**PROBLEM**
In the records below, find the line that contains "Turn this picture" and the line that contains "foot_chamfer = 0.3". Set down exactly those lines and every line between them, and nothing more.

**SUPPLIED DATA**
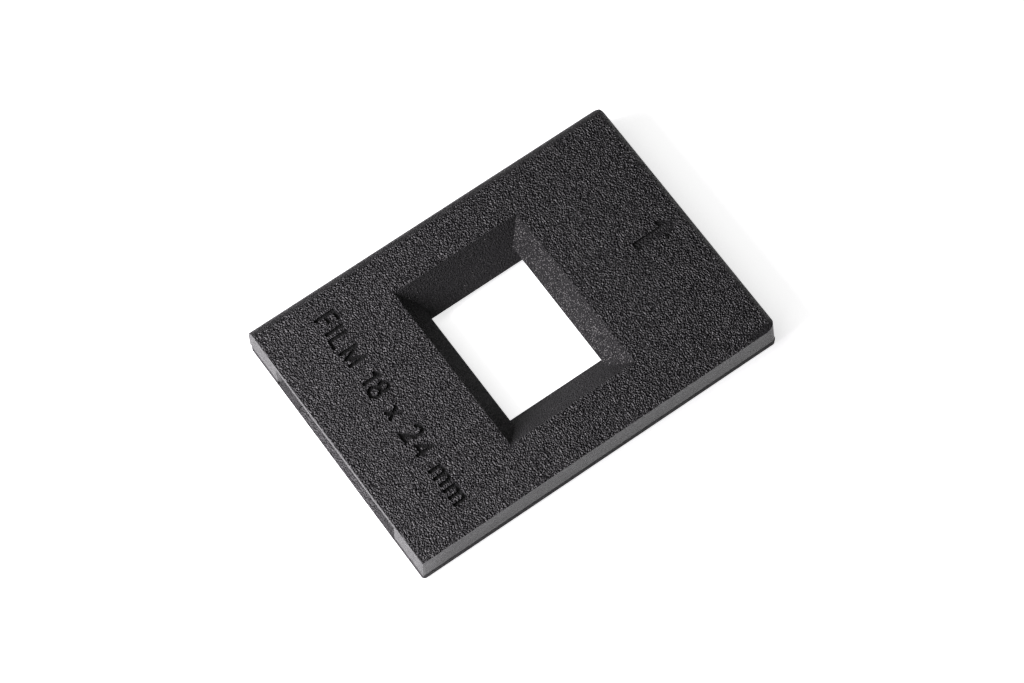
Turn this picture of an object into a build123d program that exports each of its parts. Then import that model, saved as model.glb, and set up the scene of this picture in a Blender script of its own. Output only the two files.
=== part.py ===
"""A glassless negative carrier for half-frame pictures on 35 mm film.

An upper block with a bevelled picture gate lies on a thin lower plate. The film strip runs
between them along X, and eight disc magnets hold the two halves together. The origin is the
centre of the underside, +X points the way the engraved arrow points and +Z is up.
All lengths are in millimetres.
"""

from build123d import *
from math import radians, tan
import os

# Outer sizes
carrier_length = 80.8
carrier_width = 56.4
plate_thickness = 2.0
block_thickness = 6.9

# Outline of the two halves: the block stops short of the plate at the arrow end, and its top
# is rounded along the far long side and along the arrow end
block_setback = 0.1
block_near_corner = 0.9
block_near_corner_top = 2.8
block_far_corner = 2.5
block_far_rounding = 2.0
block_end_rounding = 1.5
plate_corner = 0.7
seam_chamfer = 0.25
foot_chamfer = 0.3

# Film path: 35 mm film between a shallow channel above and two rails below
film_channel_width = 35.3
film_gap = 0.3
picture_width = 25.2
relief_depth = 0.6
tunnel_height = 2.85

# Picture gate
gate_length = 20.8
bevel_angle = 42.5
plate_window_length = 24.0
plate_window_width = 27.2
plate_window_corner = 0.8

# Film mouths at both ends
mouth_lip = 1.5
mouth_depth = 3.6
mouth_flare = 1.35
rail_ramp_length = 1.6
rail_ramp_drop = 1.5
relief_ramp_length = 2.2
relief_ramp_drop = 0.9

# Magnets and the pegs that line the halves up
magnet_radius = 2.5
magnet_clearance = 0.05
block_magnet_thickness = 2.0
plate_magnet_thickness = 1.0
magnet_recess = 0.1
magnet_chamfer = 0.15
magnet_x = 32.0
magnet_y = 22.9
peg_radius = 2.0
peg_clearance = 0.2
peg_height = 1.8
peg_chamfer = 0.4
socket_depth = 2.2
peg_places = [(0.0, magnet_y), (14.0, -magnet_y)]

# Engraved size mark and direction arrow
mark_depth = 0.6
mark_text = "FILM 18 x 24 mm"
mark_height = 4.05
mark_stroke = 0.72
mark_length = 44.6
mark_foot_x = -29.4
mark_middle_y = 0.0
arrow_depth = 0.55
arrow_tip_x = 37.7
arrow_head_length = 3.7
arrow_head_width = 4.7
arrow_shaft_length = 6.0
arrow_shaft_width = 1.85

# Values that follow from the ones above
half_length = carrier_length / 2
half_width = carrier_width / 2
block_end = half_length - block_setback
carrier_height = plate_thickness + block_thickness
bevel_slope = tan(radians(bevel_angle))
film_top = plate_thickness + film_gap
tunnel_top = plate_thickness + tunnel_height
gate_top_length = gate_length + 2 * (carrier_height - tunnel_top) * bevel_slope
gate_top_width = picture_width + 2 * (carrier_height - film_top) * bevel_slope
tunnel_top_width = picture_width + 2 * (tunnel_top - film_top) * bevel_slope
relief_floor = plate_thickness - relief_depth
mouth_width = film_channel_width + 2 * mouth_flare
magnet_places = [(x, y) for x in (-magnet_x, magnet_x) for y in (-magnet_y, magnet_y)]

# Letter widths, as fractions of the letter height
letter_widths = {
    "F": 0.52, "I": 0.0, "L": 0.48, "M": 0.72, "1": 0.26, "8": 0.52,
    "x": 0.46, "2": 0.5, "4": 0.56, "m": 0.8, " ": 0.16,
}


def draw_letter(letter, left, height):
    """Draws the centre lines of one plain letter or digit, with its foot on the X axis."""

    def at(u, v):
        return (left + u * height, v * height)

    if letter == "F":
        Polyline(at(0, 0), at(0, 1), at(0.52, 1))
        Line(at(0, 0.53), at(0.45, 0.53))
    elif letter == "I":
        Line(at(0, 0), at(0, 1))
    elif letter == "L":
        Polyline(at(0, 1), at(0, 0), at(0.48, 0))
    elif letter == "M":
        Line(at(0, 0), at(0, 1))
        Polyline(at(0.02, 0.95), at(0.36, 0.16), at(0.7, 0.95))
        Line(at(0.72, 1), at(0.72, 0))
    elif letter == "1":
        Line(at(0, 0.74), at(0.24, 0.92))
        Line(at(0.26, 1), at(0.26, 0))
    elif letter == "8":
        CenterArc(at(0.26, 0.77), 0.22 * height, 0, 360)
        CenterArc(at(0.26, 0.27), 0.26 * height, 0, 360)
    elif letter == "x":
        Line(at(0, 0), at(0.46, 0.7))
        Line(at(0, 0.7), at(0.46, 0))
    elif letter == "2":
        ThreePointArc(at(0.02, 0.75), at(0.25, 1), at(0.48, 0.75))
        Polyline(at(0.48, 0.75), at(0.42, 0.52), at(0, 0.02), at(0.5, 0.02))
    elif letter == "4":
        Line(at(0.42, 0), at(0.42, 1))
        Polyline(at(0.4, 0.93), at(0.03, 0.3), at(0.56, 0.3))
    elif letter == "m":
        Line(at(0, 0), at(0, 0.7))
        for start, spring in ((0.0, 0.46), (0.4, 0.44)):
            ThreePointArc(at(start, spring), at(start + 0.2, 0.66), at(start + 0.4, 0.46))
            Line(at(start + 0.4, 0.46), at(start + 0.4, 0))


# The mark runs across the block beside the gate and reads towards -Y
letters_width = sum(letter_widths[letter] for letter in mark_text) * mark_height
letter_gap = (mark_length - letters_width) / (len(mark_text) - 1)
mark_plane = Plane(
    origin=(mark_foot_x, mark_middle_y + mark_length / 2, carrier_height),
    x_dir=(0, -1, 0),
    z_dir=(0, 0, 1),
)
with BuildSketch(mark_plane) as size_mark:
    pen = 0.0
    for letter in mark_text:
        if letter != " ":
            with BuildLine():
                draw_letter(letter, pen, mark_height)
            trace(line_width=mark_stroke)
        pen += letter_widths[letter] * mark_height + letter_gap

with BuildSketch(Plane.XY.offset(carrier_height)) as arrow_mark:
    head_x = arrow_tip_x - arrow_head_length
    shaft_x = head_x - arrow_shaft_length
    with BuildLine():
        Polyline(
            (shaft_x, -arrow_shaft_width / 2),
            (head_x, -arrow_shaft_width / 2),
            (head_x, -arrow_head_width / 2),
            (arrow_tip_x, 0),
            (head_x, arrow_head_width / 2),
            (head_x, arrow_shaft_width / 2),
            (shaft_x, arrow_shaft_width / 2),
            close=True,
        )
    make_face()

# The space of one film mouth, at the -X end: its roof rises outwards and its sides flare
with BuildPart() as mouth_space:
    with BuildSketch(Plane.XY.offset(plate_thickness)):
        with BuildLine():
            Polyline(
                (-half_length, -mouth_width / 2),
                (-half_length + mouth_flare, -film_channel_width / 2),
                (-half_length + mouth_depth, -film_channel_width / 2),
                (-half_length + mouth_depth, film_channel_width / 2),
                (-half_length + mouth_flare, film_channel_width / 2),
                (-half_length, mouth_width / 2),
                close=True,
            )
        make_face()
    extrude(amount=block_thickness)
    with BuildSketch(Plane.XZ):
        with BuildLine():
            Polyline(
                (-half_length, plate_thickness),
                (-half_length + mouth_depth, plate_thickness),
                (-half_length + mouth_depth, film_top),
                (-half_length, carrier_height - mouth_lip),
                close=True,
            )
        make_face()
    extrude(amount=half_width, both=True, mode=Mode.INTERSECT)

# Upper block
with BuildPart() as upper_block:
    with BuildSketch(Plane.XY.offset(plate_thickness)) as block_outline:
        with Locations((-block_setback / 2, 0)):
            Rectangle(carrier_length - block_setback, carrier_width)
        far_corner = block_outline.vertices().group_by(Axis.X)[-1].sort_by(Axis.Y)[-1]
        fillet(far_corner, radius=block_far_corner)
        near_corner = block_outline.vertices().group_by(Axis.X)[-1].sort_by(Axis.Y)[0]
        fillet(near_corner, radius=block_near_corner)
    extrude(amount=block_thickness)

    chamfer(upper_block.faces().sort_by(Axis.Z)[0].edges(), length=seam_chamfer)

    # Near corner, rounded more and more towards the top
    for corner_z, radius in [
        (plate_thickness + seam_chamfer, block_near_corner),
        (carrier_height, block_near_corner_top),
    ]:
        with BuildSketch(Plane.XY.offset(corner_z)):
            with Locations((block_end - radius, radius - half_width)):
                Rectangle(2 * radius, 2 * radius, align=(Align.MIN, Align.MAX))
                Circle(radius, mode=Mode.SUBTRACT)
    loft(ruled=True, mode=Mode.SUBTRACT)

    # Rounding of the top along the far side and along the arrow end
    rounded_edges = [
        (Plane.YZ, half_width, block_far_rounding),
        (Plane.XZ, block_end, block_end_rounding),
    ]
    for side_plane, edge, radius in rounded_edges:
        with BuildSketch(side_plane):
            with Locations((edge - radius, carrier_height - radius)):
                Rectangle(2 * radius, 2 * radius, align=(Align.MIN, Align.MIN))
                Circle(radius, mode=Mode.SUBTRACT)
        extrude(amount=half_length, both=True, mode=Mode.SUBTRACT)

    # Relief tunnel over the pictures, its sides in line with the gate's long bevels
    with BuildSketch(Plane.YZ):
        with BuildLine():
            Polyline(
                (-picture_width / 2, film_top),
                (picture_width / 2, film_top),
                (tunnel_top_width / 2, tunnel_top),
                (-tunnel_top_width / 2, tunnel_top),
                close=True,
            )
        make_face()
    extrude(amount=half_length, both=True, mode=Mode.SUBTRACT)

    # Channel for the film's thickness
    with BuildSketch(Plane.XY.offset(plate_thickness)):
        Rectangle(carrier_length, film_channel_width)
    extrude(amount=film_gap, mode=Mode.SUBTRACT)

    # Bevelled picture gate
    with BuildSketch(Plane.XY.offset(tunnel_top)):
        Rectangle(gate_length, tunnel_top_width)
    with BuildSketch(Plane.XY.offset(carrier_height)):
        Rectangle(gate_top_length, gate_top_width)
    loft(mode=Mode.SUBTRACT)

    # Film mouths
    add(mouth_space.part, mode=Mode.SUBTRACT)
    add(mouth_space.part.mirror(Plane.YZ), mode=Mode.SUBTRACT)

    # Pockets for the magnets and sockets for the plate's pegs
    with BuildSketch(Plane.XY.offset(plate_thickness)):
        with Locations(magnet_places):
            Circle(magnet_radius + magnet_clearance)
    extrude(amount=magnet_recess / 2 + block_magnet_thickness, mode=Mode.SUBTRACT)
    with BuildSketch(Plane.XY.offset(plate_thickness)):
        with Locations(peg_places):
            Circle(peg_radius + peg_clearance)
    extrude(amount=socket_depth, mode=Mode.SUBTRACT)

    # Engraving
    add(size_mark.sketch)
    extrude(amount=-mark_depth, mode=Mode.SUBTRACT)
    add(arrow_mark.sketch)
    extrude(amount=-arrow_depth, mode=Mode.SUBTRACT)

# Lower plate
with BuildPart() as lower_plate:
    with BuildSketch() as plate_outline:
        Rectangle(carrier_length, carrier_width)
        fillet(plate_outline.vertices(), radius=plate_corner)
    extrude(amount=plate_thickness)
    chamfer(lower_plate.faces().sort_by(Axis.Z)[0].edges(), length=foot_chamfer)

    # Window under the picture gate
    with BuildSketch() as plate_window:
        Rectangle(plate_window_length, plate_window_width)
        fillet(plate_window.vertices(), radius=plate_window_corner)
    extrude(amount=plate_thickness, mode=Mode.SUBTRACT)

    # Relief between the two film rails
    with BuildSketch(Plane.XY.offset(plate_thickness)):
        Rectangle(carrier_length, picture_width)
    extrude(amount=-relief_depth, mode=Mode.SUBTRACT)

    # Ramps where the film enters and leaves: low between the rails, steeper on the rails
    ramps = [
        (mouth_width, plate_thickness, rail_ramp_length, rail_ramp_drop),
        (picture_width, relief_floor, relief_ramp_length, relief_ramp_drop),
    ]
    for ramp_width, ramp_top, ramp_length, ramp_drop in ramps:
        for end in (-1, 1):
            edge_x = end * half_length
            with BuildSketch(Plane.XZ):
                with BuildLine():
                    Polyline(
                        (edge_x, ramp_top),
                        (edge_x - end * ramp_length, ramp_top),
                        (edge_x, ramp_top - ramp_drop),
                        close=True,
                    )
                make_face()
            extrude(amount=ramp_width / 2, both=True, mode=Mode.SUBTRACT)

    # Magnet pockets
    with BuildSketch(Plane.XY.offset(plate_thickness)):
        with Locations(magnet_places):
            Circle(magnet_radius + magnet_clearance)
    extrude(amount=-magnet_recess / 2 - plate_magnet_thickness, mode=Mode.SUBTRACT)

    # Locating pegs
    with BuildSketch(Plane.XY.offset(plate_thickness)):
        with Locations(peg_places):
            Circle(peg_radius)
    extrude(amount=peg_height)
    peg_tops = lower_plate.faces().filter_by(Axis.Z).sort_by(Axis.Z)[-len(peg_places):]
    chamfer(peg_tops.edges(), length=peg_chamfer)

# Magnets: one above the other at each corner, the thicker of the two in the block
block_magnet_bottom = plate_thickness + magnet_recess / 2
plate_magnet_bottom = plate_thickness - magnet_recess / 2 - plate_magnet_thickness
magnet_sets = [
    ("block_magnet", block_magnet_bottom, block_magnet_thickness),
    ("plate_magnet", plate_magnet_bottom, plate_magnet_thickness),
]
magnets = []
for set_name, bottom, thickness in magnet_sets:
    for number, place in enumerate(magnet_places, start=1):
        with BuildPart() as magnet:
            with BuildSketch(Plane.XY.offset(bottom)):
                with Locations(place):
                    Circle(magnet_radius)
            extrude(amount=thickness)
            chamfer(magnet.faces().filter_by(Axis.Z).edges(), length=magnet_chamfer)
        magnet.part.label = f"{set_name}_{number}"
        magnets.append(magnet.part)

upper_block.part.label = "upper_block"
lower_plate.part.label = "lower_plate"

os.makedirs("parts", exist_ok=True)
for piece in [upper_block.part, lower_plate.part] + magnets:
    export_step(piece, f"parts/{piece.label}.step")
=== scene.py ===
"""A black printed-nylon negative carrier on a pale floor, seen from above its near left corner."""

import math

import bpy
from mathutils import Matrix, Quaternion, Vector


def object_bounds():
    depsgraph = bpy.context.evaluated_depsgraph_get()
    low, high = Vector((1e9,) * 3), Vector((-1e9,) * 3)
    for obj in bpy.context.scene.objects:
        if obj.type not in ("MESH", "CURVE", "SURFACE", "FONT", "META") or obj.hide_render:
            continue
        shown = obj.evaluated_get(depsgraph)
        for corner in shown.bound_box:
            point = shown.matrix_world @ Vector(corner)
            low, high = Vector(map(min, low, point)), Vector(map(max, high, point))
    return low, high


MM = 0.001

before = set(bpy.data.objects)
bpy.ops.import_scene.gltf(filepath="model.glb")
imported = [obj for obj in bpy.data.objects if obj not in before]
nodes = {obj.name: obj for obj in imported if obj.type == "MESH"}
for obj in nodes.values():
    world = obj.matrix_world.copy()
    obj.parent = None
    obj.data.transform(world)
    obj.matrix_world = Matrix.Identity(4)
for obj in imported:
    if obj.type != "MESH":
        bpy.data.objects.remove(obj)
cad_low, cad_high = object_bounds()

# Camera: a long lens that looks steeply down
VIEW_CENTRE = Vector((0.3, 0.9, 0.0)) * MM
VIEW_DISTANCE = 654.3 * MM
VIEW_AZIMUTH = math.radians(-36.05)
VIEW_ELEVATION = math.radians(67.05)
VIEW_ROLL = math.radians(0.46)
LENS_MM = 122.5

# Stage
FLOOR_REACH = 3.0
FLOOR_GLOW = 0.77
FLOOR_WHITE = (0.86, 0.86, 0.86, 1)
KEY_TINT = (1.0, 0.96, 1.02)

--

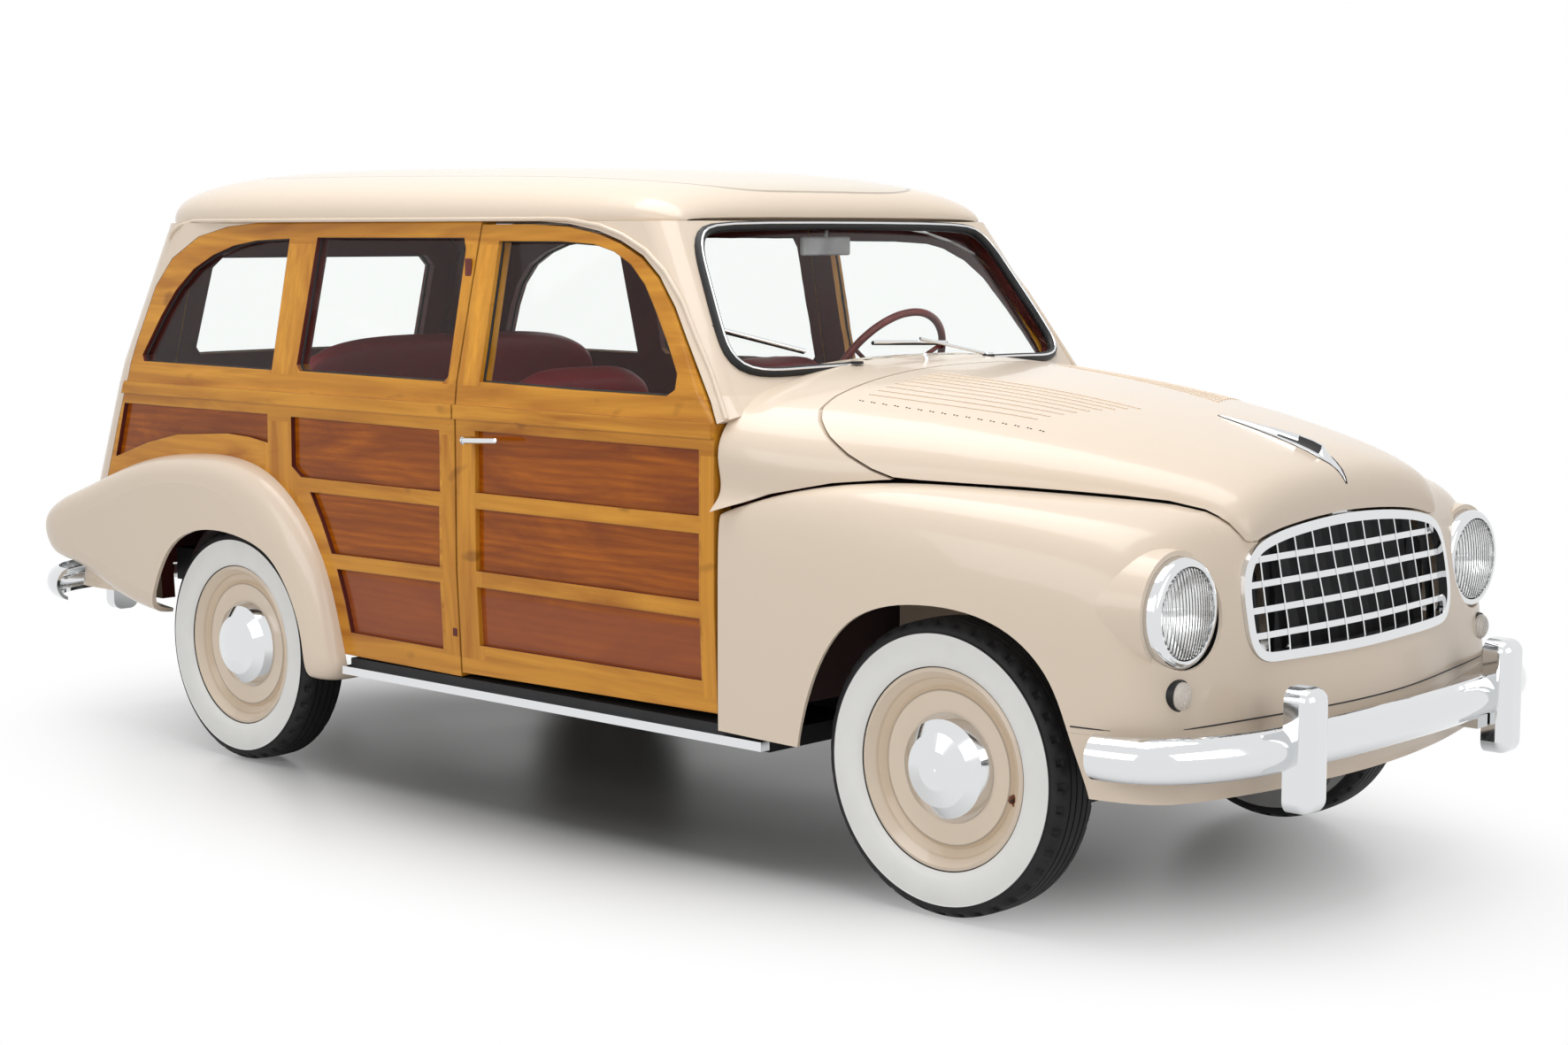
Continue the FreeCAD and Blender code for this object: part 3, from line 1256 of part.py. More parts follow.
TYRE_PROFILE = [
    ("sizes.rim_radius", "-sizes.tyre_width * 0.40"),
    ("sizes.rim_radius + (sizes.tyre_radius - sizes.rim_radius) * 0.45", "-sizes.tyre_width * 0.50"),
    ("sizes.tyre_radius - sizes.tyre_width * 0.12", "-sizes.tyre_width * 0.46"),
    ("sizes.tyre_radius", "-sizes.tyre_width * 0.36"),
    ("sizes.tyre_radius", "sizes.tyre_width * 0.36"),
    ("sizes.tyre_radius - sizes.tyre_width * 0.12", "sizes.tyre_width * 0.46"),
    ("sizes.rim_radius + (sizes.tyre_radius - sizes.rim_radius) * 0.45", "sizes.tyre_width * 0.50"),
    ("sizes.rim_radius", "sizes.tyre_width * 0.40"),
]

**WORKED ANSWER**
Turn this picture of an object into a build123d program that exports each of its parts. Then import that model, saved as model.glb, and set up the scene of this picture in a Blender script of its own. Output only the two files.
=== part.py ===
"""A glassless negative carrier for half-frame pictures on 35 mm film.

An upper block with a bevelled picture gate lies on a thin lower plate. The film strip runs
between them along X, and eight disc magnets hold the two halves together. The origin is the
centre of the underside, +X points the way the engraved arrow points and +Z is up.
All lengths are in millimetres.
"""

from build123d import *
from math import radians, tan
import os

# Outer sizes
carrier_length = 80.8
carrier_width = 56.4
plate_thickness = 2.0
block_thickness = 6.9

# Outline of the two halves: the block stops short of the plate at the arrow end, and its top
# is rounded along the far long side and along the arrow end
block_setback = 0.1
block_near_corner = 0.9
block_near_corner_top = 2.8
block_far_corner = 2.5
block_far_rounding = 2.0
block_end_rounding = 1.5
plate_corner = 0.7
seam_chamfer = 0.25
foot_chamfer = 0.3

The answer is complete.